Andre Debose has good size and could be a great receiver in Charlie Weis' new offense.
A look at the 2011 Florida Gators:
This is part one of a four-part series that will break down the 2011 Florida Gator team.
With most of the offensive talent from this year’s recruiting class already committed or enrolled, we can begin to speculate on what Charlie Weis’ offense might look like in 2011 and what players will find their way into the lineup.
You cannot open any conversation about an offense without first addressing the quarterback situation. As disappointing as it may be, the odds are that Johnny Brantley will be the starting quarterback by the time fall arrives.
It is obvious that Brantley showed the previous coaching staff plenty over the past three years in practice for him to beat out Cameron Newton at the backup quarterback position in 2008 and be handed the keys to the offense in 2010. At this point, knowing what we know now, this decision was a real head-scratcher.
It may be time for the red jersey to come off of Brantley this spring and summer, so he can compete like every situation is a game situation. His lack of contact in his first three years obviously led his coaching staff to believe he could manage the position competently—we all know how that turned out.
With Charlie Weis bringing a pro-style offense to Gainesville, the change at the tailback position may be the most evident. Jeff Demps, Chris Rainey, Mike Blakely, Mike Gillislee and Mack Brown are all considered running backs on the current roster.
Chris Rainey has slowly moved to a wideout position, which is where he will see the most playing time next year.
Demps and Blakely are very similar in size and ability. They will both be used in similar roles, with Demps probably seeing the bulk of the playing time. You would expect about ten to twelve carries a game from this speed running back position.

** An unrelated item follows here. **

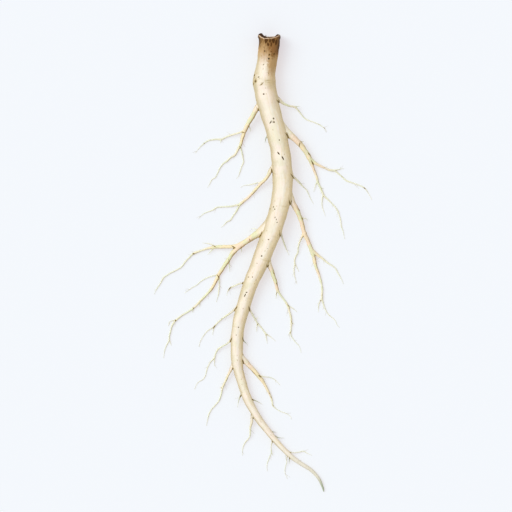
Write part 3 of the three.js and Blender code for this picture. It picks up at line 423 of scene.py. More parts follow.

Mike Gillislee and Mack Brown fit into a pro-style offense better than any of the other backs. Neither are huge in stature, but both can run off tackle and square up their shoulders better than anyone on the roster.
Mack Brown appears to be the favorite to take over the true tailback position, but look for a rotation if one cannot win the position outright. The power back position is likely to get 15-20 carries a game.
The wide receiver position is as equally loaded with personnel as the running back position, with no true leader to win the starting spot.
Deonte Thompson is destined to be a good receiver at some point, but time seems to be running out. Andre Debose looks to be a strong leader at the slot. Debose’s biggest problem seems to be that he is in between positions and is struggling to find an identity. If he works hard as a wideout, Weis could make him very rich in the next few years.
Other wide receivers that could play big roles in next year’s offense are Frankie Hammonds, Omarius Hines and Stephen Alli, who has incredible size for a receiver (6’5 – 220).
Solomon Patton, Quinton Dunbar, Robert Clark and Chris Dunkley were all highly touted freshmen in last year’s class and provide a terrific rotation of receivers across the field.
The Gators have no shortage of skill players, but as you can see, there will be plenty of position battles that will play out during the spring and fall. The current roster has about 10 players that are similar in size with the same skill set. The offensive coaches will have their hands full with finding the actual playmakers in the bunch.
Weis' first offense in Gainesville might be full of a lot of short passes and quick throws from Johnny Brantley (or whoever ends up being the starting quarterback).
There will be a strong emphasis on running the football, which is always evident in a pro-style offense, as well as toughness. The passing game will rely heavily on quick receivers and catching the ball in space.
As the season progresses and playmakers emerge, look for the offense to be better than expected.